* **Data to process**:
━━━━━━━━━━
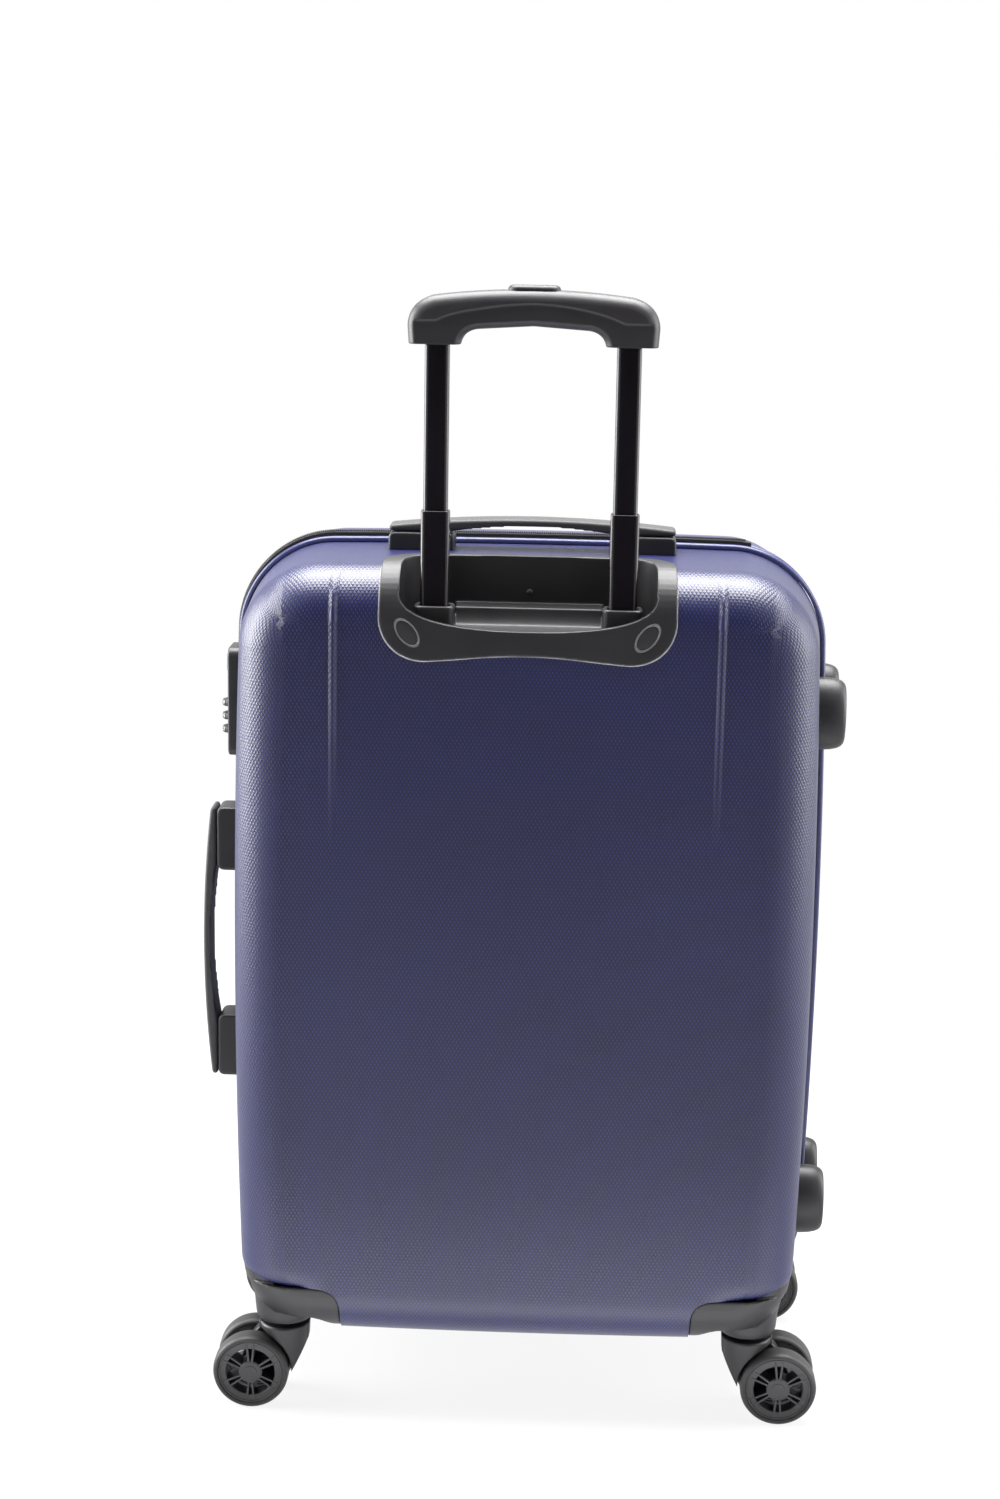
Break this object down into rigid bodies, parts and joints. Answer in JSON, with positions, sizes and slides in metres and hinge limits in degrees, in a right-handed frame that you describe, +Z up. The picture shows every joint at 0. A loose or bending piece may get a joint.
━━━━━━━━━━
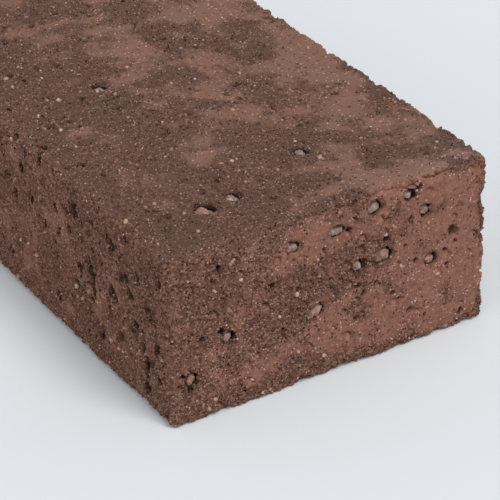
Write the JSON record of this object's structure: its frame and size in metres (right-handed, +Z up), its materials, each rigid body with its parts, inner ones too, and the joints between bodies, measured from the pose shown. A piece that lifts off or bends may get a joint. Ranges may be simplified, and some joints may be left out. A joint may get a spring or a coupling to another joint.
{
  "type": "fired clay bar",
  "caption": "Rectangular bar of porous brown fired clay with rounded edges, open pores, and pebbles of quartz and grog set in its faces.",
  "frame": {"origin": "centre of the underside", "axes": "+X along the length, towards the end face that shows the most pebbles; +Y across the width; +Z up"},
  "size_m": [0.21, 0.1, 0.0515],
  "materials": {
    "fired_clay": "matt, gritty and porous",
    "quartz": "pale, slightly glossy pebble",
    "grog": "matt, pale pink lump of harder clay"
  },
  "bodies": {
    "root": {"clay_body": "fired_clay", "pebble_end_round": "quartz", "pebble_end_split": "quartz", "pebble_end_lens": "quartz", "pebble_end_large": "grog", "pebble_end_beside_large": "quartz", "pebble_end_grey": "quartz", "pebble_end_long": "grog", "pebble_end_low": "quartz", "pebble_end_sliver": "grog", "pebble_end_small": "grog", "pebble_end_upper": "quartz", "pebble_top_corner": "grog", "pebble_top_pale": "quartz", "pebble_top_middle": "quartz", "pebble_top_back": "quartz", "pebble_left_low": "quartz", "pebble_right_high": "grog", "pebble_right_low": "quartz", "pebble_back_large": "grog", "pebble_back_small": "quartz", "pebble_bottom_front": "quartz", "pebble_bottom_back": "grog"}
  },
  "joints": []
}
━━━━━━━━━━
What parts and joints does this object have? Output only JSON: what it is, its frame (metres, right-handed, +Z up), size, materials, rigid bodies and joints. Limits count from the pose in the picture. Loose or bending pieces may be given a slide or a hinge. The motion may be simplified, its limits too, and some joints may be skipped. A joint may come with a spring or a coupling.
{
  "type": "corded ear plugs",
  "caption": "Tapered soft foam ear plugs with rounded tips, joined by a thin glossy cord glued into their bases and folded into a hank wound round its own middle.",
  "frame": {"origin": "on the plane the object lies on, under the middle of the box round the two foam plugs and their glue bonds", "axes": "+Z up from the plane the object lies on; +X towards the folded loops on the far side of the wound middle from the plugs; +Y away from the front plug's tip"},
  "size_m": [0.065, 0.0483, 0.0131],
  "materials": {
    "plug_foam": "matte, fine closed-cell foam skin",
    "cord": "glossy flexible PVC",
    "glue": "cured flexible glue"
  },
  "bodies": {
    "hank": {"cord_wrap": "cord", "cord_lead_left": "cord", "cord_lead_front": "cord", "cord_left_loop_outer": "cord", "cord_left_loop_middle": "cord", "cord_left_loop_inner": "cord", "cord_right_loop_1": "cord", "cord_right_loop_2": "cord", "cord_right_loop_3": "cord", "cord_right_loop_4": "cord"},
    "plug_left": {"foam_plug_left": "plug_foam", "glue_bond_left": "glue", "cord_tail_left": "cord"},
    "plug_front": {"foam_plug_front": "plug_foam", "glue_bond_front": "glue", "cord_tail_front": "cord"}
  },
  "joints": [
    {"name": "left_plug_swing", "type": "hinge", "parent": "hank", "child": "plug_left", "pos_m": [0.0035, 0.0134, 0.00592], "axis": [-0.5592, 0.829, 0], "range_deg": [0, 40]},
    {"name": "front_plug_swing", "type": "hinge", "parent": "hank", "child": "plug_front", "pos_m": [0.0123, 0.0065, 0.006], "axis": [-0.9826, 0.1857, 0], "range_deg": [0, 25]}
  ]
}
━━━━━━━━━━
* **Exercise prompt**: Filter the records above for lines containing the word "picture", and copy those lines.

* **Result of this task**:
Break this object down into rigid bodies, parts and joints. Answer in JSON, with positions, sizes and slides in metres and hinge limits in degrees, in a right-handed frame that you describe, +Z up. The picture shows every joint at 0. A loose or bending piece may get a joint.
What parts and joints does this object have? Output only JSON: what it is, its frame (metres, right-handed, +Z up), size, materials, rigid bodies and joints. Limits count from the pose in the picture. Loose or bending pieces may be given a slide or a hinge. The motion may be simplified, its limits too, and some joints may be skipped. A joint may come with a spring or a coupling.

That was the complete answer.